Job => Pick out every line holding the string "shown" and copy it.

Supplied data =>
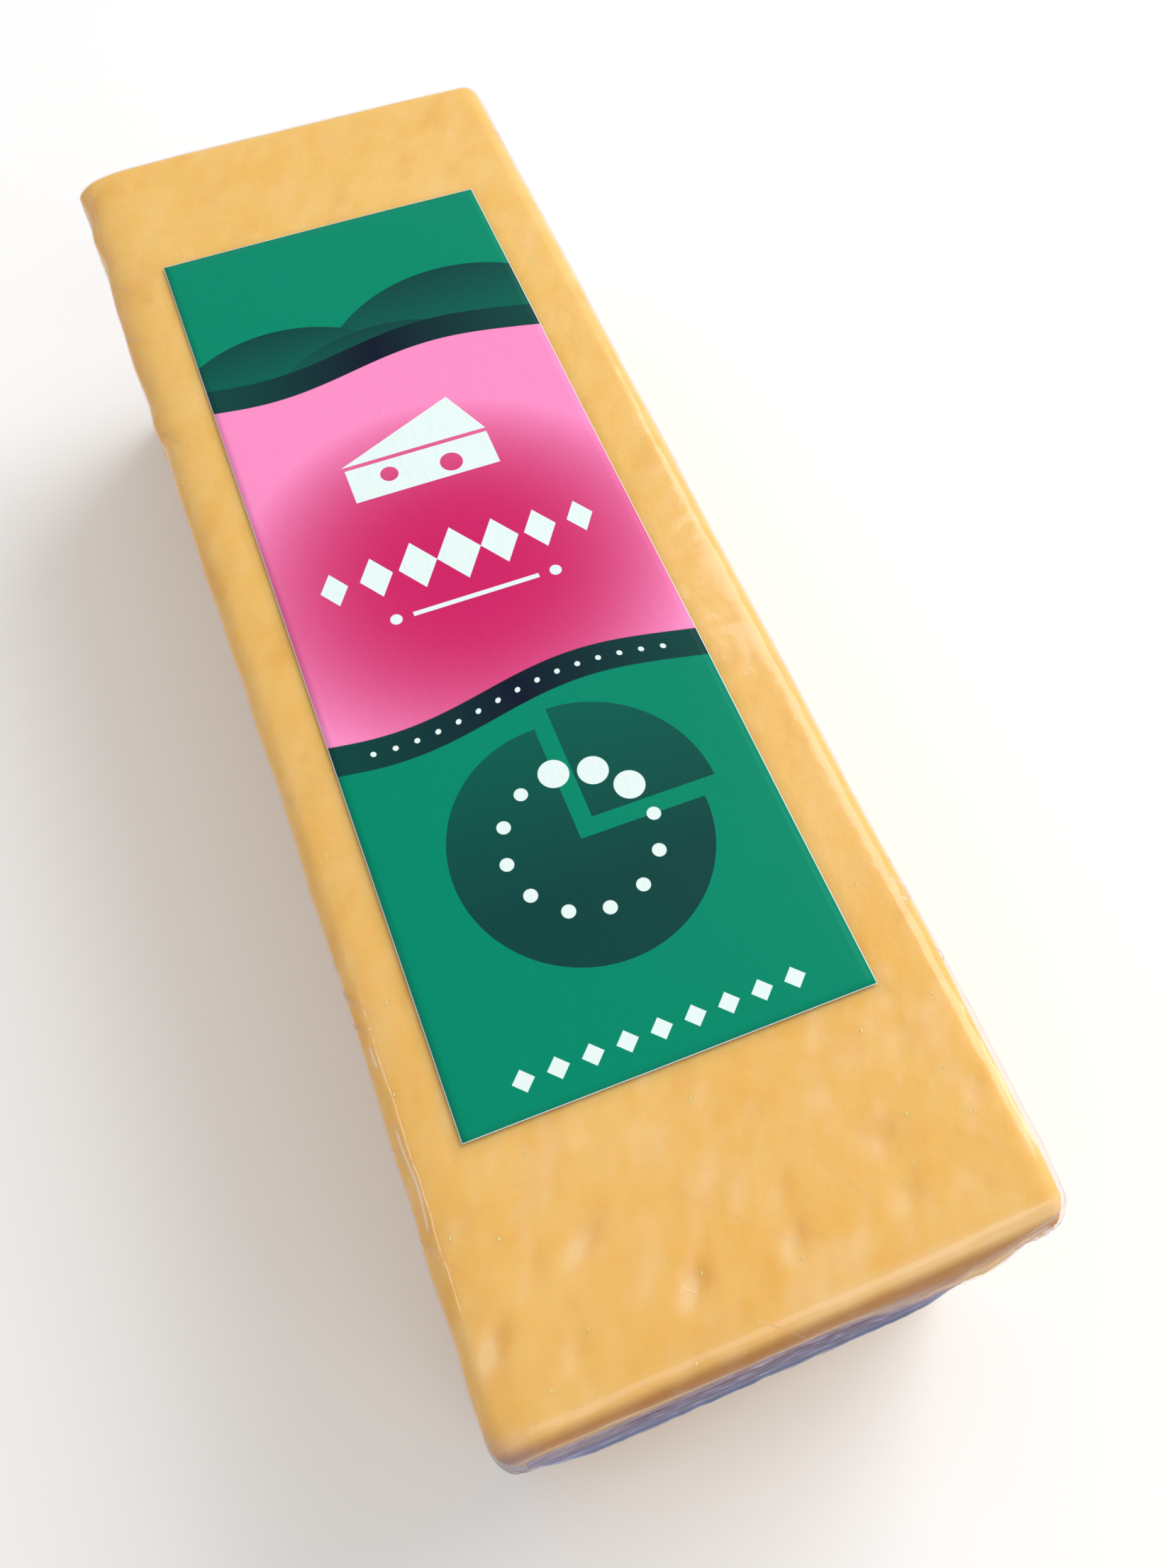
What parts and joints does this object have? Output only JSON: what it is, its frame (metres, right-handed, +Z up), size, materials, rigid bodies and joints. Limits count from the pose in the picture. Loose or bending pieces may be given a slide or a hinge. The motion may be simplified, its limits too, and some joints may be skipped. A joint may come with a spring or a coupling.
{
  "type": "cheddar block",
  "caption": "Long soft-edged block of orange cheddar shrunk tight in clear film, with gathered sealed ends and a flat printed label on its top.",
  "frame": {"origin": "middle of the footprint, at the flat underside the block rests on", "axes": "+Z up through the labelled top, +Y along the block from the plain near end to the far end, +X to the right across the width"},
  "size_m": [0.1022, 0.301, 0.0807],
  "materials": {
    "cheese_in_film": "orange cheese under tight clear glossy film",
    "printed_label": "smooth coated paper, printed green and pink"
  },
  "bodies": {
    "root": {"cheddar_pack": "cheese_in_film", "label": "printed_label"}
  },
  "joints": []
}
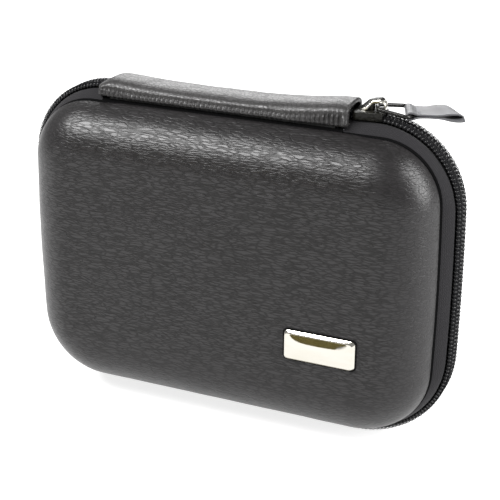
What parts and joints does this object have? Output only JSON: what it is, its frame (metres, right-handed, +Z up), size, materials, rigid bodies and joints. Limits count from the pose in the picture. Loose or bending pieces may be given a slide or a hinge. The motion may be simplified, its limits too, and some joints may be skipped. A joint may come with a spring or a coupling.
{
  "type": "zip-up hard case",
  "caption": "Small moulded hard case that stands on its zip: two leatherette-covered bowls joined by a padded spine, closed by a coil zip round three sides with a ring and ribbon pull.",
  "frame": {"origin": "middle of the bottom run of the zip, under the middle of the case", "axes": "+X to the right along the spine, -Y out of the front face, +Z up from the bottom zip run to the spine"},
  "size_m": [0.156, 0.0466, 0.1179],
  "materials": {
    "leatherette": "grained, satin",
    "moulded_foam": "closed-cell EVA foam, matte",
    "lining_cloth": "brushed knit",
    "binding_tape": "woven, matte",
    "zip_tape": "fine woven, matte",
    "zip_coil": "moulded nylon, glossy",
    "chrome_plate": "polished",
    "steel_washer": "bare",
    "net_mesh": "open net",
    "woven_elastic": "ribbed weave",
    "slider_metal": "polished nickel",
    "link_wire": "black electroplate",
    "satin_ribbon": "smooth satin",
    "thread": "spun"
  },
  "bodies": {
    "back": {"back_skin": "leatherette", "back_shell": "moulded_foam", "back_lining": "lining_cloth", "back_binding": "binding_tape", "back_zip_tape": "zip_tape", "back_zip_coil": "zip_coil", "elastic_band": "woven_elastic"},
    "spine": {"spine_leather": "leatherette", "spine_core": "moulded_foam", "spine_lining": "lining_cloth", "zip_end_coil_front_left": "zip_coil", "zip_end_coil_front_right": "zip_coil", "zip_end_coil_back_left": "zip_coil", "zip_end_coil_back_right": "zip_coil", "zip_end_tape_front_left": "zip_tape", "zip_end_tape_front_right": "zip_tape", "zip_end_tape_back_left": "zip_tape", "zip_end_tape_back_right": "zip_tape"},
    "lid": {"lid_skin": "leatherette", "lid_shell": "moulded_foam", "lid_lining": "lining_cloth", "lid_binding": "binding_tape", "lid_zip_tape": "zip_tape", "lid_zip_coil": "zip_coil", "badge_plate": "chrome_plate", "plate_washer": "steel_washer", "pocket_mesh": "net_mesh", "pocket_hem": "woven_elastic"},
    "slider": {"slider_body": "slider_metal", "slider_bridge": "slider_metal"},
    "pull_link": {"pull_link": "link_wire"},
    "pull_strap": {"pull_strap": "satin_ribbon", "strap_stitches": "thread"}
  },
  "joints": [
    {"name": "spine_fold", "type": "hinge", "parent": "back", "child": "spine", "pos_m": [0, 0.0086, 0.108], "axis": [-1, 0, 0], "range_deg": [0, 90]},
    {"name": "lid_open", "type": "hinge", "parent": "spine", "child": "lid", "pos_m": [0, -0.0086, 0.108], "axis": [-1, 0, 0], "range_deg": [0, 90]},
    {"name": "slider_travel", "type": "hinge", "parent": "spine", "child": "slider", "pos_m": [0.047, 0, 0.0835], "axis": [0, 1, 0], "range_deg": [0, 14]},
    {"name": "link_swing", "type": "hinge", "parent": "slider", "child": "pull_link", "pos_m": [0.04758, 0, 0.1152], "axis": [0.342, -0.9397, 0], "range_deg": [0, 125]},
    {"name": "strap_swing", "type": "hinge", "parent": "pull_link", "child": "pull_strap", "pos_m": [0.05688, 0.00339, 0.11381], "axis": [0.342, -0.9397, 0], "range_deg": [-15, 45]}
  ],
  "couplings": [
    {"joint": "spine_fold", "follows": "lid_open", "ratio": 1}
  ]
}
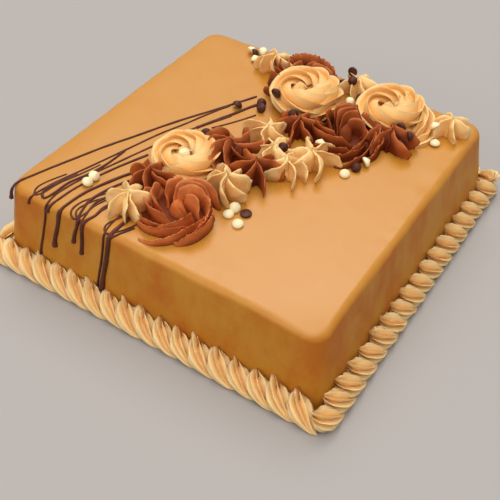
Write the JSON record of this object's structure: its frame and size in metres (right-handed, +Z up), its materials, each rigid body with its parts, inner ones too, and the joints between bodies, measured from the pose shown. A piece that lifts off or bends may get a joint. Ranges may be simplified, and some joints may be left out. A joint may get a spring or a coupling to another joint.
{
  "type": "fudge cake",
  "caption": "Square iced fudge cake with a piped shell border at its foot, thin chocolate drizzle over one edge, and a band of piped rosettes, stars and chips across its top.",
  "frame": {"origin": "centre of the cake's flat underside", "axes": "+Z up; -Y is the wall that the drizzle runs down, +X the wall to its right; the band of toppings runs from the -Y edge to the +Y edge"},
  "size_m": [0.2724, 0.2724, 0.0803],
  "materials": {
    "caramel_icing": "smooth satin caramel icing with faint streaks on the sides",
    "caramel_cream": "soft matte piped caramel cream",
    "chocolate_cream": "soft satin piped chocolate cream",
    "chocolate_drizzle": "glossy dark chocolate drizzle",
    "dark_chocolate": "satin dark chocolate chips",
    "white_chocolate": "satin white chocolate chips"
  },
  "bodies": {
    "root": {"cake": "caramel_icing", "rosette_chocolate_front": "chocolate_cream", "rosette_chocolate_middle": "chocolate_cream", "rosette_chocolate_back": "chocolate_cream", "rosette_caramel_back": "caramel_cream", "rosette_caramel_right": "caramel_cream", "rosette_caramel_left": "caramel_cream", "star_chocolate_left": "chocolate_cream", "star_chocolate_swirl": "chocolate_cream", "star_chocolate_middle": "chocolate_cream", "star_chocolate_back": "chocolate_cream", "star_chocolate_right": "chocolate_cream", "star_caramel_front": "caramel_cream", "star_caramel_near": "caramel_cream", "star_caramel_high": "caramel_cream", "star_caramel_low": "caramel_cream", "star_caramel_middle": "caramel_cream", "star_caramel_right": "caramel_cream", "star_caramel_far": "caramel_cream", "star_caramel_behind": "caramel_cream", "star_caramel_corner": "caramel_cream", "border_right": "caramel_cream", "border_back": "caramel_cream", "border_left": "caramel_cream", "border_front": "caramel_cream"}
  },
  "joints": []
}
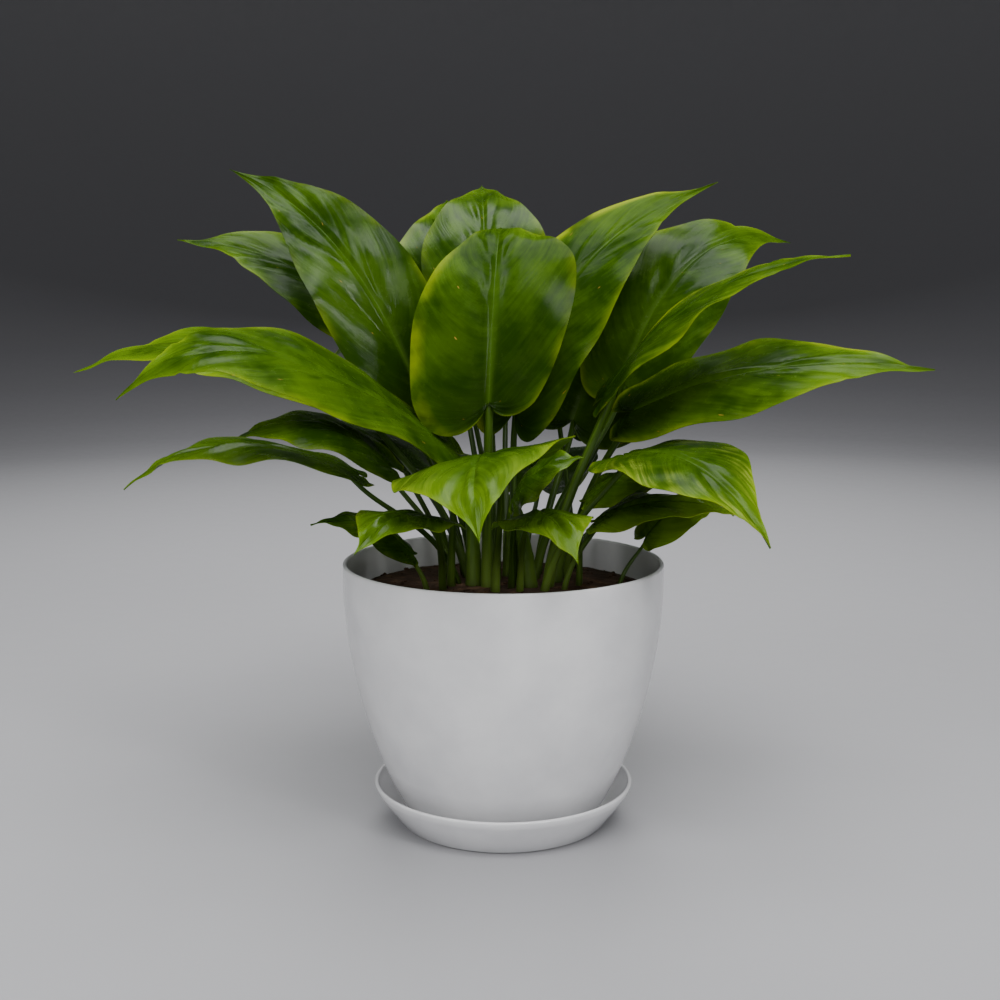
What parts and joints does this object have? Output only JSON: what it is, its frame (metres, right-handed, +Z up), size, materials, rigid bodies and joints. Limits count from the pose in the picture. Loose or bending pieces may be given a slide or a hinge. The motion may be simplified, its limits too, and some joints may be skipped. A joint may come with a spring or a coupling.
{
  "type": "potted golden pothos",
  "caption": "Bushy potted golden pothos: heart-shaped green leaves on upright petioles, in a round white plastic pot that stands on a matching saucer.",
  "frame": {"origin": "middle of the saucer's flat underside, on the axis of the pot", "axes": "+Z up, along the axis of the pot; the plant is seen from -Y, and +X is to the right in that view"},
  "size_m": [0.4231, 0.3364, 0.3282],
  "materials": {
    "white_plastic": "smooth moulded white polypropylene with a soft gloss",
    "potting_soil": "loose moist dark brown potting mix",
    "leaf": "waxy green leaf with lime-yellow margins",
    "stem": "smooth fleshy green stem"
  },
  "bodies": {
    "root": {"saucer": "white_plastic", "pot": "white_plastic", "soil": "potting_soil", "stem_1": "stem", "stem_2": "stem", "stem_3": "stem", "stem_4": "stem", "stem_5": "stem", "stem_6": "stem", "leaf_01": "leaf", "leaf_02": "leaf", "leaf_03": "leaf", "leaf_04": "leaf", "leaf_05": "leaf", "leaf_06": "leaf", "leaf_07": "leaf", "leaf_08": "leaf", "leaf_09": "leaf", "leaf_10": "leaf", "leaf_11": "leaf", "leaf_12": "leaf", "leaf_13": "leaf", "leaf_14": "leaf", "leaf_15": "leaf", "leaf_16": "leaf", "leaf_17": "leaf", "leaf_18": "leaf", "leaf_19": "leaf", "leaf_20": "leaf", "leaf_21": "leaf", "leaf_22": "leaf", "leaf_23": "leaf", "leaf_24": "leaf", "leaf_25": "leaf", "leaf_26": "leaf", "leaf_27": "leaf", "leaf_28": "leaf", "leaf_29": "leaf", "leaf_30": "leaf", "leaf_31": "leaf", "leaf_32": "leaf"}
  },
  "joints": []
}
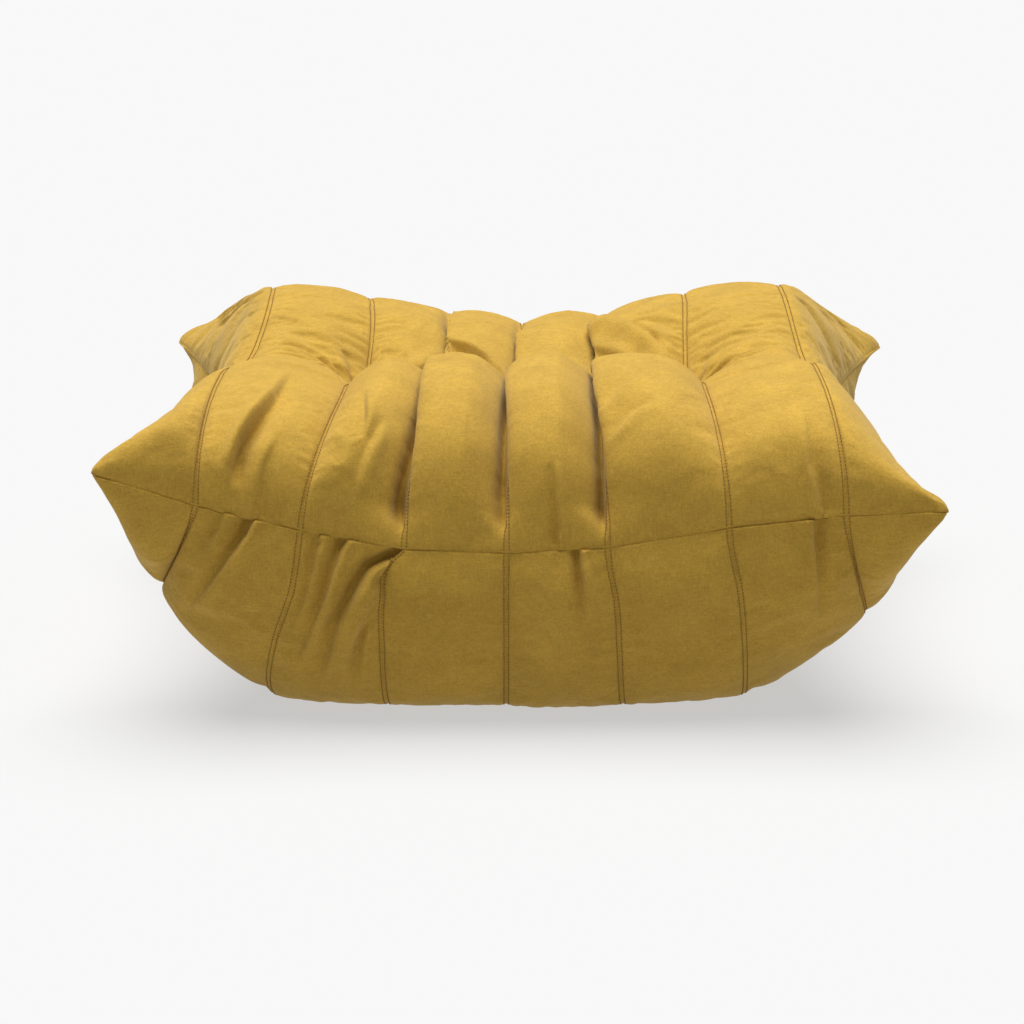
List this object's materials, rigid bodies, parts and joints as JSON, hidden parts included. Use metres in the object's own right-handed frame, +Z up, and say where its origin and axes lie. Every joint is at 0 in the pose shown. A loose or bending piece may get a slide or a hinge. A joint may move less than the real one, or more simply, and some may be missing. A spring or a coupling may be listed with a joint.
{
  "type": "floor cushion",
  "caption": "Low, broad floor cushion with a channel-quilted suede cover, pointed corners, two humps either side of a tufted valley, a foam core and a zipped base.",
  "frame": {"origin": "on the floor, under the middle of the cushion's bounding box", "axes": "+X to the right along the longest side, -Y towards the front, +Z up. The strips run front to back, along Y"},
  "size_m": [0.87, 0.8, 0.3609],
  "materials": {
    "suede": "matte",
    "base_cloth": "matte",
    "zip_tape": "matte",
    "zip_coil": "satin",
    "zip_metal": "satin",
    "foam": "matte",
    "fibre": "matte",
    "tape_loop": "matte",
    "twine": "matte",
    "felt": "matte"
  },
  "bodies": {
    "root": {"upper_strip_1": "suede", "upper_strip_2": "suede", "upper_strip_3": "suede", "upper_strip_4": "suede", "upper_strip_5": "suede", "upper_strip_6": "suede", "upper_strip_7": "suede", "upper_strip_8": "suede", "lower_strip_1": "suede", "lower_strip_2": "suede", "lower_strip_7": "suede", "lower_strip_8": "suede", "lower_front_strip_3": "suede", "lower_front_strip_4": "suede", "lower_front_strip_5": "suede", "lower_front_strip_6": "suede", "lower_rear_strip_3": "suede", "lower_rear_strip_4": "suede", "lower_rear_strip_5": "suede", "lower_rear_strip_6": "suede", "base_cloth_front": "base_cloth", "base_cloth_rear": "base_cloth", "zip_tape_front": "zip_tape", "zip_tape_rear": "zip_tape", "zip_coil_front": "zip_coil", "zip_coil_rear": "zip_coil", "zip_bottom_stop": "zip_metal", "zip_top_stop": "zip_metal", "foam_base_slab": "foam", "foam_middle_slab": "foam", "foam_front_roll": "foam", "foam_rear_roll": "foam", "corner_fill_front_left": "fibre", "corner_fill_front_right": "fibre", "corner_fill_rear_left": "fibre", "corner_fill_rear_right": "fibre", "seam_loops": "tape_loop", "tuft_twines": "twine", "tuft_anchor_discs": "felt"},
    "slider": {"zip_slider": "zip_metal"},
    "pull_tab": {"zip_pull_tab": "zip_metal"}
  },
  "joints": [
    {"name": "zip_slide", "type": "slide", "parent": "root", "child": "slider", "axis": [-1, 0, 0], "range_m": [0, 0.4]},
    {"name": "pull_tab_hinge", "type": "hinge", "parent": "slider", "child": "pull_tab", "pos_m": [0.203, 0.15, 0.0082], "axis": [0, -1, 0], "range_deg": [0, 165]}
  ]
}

Exercise response =>
Write the JSON record of this object's structure: its frame and size in metres (right-handed, +Z up), its materials, each rigid body with its parts, inner ones too, and the joints between bodies, measured from the pose shown. A piece that lifts off or bends may get a joint. Ranges may be simplified, and some joints may be left out. A joint may get a spring or a coupling to another joint.
List this object's materials, rigid bodies, parts and joints as JSON, hidden parts included. Use metres in the object's own right-handed frame, +Z up, and say where its origin and axes lie. Every joint is at 0 in the pose shown. A loose or bending piece may get a slide or a hinge. A joint may move less than the real one, or more simply, and some may be missing. A spring or a coupling may be listed with a joint.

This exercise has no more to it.